The Kenya Threshold Program targeted policy areas measured by MCC’s Control of Corruption selection indicator. When originally selected as eligible for a threshold program, Kenya did not meet MCC criteria in the Ruling Justly category. Recognizing that corruption constrains private investment and good governance, the Government of Kenya proposed reducing corruption and improving the efficiency of government institutions.
To achieve these objectives, Kenya’s threshold program was composed of three activities that focused on reforming the country’s public procurement systems, improving health service and delivery, and improving the monitoring capacity of government and civil society organizations.
Kenya’s Public Procurement Oversight Authority (PPOA) was able to increase capacity and better fulfill its mandate by reforming its procurement system. This contributed to the overall goal of increasing transparency in public procurement. Monitoring and enforcement of procurement law was strengthened, and PPOA staff and potential bidders were trained on the law and procurement practices. The establishment of a process to post procurement reviews of the highest spending government entities on a public website was a major achievement towards increasing transparency.
The program also supported improvements to health care procurement and delivery. Surveys of the public health supply chain found that Kenya Medical Supplies Agency (KEMSA)—a key government entity providing basic health services—was relatively efficient in procuring medical commodities at lower prices. An audit of KEMSA’s procurement, warehouse and distribution systems noted that the absence of an audit committee compromised its internal audit function. Trainings and forums for more than 700 public health professionals in rural health facilities were held throughout Kenya on new KEMSA inventory tracking and audit procedures. The inventory management system was also overhauled to ensure the timely update of records and improved internal tracking.
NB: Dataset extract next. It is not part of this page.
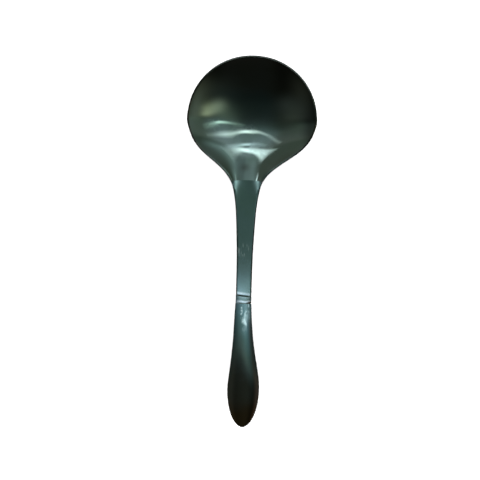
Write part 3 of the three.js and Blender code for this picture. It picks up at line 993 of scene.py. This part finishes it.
# To the left (-1) and right (1): from how many degrees out, to how many, and how far the wall climbs up the
# picture, or what share of the light is left.
WALL_CLIMB = [(-1, 10, 50, 9), (1, 10, 60, -4)]
BOWL_FALL = [(-1, 24, 60, [0.44, 0.4, 0.34]), (-1, 78, 104, 0.35), (1, 48, 92, [0.42, 0.42, 0.34])]
CORNER = ((4, 20), (38, 46), 0.74)  # a dimmer corner far up on the right: across, up, and the share left


def bowl_sky(right, up):
    climb = sum(rise * smoothstep(side * right, start, full) for side, start, full, rise in WALL_CLIMB)
    sky = blend_stops(up - climb, BOWL_STOPS)
    for side, start, full, left in BOWL_FALL:
        sky *= dimmed(smoothstep(side * right, start, full), left)
    sky *= dimmed(smoothstep(right, *CORNER[0]) * smoothstep(up, *CORNER[1]), CORNER[2])
    return sky + patches(right, up, BOWL_PATCHES)


# What the handle mirrors: dark low down the picture, a bright band just under the zenith, and a dim wall.
HANDLE_STOPS = [
    (-110, 0.05, 0.04, 0.025), (-60, 0.06, 0.047, 0.035), (-46, 0.065, 0.055, 0.045),
    (-40, 0.12, 0.125, 0.12), (-34, 0.28, 0.32, 0.3), (-28, 0.31, 0.42, 0.41), (-22, 0.42, 0.62, 0.66),
    (-16, 0.58, 0.82, 0.95),
    (-11, 0.8, 1.05, 1.25), (-8, 1.1, 1.35, 1.6), (-4, 1.1, 1.35, 1.55), (-1, 0.6, 0.76, 0.82),
    (4, 0.39, 0.48, 0.48), (10, 0.28, 0.36, 0.34), (18, 0.22, 0.3, 0.28), (55, 0.2, 0.28, 0.26),
]
HANDLE_PATCHES = [
    ((-52, 50), (19, 17), [1.5, 1.7, 1.8]),
    ((50, 50), (19, 17), [1.7, 1.95, 2.05]),
]
# The share of light left by how far out it is, to the left, and to the right high up and low down.
LEFT_FALL = ([-8, 0, 13, 30, 57, 90], [1, 0.95, 0.8, 0.5, 0.26, 0.2])
RIGHT_FALL = ([12, 30, 57, 90], [1, 0.74, 0.36, 0.25])
RIGHT_FALL_LOW = ([12, 30, 57, 90], [1, 0.46, 0.17, 0.12])
RIGHT_WARMTH = [1, 0.7, 0.6]
LOW_RIGHT = [0.13, 0.075, 0.06]
LOW_LEFT = [0.06, 0.045, 0.035]
BAND_SLANT = 0.25


def handle_sky(right, up):
    sky = blend_stops(up + BAND_SLANT * np.clip(right, -10, 30), HANDLE_STOPS)
    lower = smoothstep(-up, 11, 18)
    right_fall = lerp(np.interp(right, *RIGHT_FALL), np.interp(right, *RIGHT_FALL_LOW), lower)
    sky *= (np.interp(-right, *LEFT_FALL) * right_fall)[:, None]
    sky *= dimmed(lower * smoothstep(right, 24, 50), RIGHT_WARMTH)
    low = smoothstep(-up, 24, 46) * (1 - smoothstep(-up, 90, 120))
    sky += (low * smoothstep(right, 30, 62))[:, None] * LOW_RIGHT
    sky += (low * smoothstep(-right, 16, 50))[:, None] * LOW_LEFT
    return sky + patches(right, up, HANDLE_PATCHES)


dome("bowl_sky", bowl_sky, BOWL_LIT, BOWL_CENTRE)
dome("handle_sky", handle_sky, HANDLE_LIT, HANDLE_CENTRE)

STREAKS = {
    "streak_a": ((0.88, 1.0, 0.84), [
        (10, -9, 2, 0.1), (26, -8.5, 2.5, 0.9), (40, -7, 3, 1.5), (54, -3, 3, 3.2), (64, 3, 3, 2),
        (75, 11, 3, 0.8), (86, 19, 3, 0),
    ]),
    "streak_b": ((1.06, 1.0, 0.96), [
        (-56, 46, 3, 0.4), (-39, 21, 3, 0.9), (-26, 9, 3, 1.2), (-13, 2.5, 3.5, 2.2), (0, 0.8, 3.4, 4.8),
        (13, 0.8, 3.4, 5), (26, 4, 4, 2.6), (38, 9.5, 6, 2.2), (52, 16, 7, 1.9), (66, 24, 6, 0.7),
        (80, 32, 5, 0.2),
    ]),
    "streak_c": ((0.97, 0.99, 1.06), [
        (-38, 38, 3, 0.2), (-26, 29, 3, 0.6), (-13, 23.5, 3, 1.4), (0, 21.3, 3.2, 2.4), (13, 21.8, 3.2, 2.6),
        (26, 26, 4, 1.6), (39, 33.5, 4, 1.3), (54, 46, 4, 0.5), (64, 58, 4, 0.1),
    ]),
    "streak_d": ((1.04, 0.99, 0.99), [
        (-54, 64, 3, 0.9), (-43, 53.5, 3.6, 4), (-31, 43.5, 4.2, 4.2), (-16, 35, 4.2, 4.8),
        (0, 30.8, 4.2, 5.2), (17, 30.6, 3.8, 4.8), (31, 34.5, 3.6, 3.2), (46, 44.5, 3.4, 1.4),
        (60, 58, 3, 0.3),
    ]),
}
for name, (colour, path) in STREAKS.items():
    ribbon(name, path, colour, BOWL_LIT, BOWL_CENTRE)

GLINT_COLOUR = (1.12, 1, 1.1)
GLINTS = {
    "glint_a": [(24, -14.6, 1.3, 0.3), (19, -15.6, 1.4, 3), (12, -17, 1.4, 3.6), (6, -18.4, 1.8, 4.4)],
    "glint_b": [(-8, -20.2, 1.2, 0.4), (2, -19.8, 1.8, 5), (12, -20, 2, 5.2), (20, -20.6, 1.4, 0.6)],
    "glint_c": [(-15, -15.2, 0.8, 0.2), (-9, -14.4, 1.3, 3.4), (-4, -14, 0.9, 0.2)],
    "glint_d": [(31, -13.2, 1.2, 0.3), (35, -14, 1.5, 3.4), (39, -14.8, 1.2, 0.3)],
}
for name, path in GLINTS.items():
    ribbon(name, path, GLINT_COLOUR, GRIP_LIT, HANDLE_CENTRE)

RIM_LIGHT_COLOUR = (0.95, 1, 1.04)
RIM_LIGHT = [
    (-60, -8, 2.5, 0.4), (-25, -8, 2.5, 1.3), (0, -8.5, 2.5, 1.5), (25, -9, 2.5, 1.5), (60, -9, 2.5, 0.6),
]
ribbon("rim_light", RIM_LIGHT, RIM_LIGHT_COLOUR, STEM_LIT, HANDLE_CENTRE)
The objective of the activity to improve monitoring capacity was to create demand among civil society and the public for procurement reform by equipping civil society organizations with the expertise and tools to champion proper procurement practice. Although some progress was made in improving government and external monitoring by creating public procurement watchdogs, the overall objective of increased monitoring was not achieved. Transparency International-Kenya trained “Public Watchers” to monitor the advertisement of procurement tenders in their areas, observe tender processes and the execution of projects.
Kenya Threshold Program Implementation
The Kenya Threshold Program agreement was signed by the Government of Kenya and United States Agency for International Development (USAID), which was responsible for implementing the program on MCC’s behalf. The program concluded in December 2010. As the program administrator, USAID managed the program operations in Kenya and oversaw the program implementing partners: Associates in Rural Development, Inc., Management Sciences for Health/Strengthening Pharmaceutical Systems, Kenya Institute for Public Policy Research and Analysis in association with Africa Youth Trust, and PACT-Kenya.
March 23, 2007
December 31, 2010
Improve Health Care Procurement and Delivery
Improve health procurement and delivery by strengthening KEMSA’s procurement capacity and accountability, reducing leakages and waste in public resources, and strengthening supervision capacity to monitor medical supplies in rural health facilities.
- Strengthened KEMSA’s procurement capacity and accountability by providing software development technical assistance and training for relevant stakeholders on procurement processes.
- Improved supply chain management of public health resources through the implementation of a warehouse management system, a pilot “pull” system for commodity distribution, and a logistics management information system.
- Built capability within the Ministry of Health to monitor KEMSA’s procurement function and assess compliance through a quality surveillance system and a countrywide price survey.
- Strengthened the supervision, storage, and usage of medical supplies delivered to rural health facilities, and developed a distribution schedule and KEMSA price list on the Ministry of Health website.
Improve Monitoring Capacity
Improve government and external monitoring capacity.
- Used internal monitoring and evaluation by the PPOA, Ministry of Health and KEMSA to measure threshold program progress, including baseline studies and auditing of program activities.
- Supported external monitoring and evaluation by non-state actors, including civil society and private sector groups, to ensure transparency and accountability and report on progress, results and impacts.
Reform the Public Procurement System
Reduce public corruption in procurement by improving transparency and reducing opportunities for corruption in procurement processes.
- Strengthened the capacity of the newly created Public Procurement Oversight Authority (PPOA) to create greater transparency in the procurement process, provide the public with more procurement related information, and introduce more structured and efficient procurement decision-making processes.
- Developed and piloted an electronic procurement system in the five largest government procuring entities – the Office of the President, the Ministry of Education, Ministry of Roads and Public Works, Ministry of Energy, and Ministry of Health.
- Developed and implemented new procurement regulations and guidelines.
- Instituted proper records management protocols for public entities.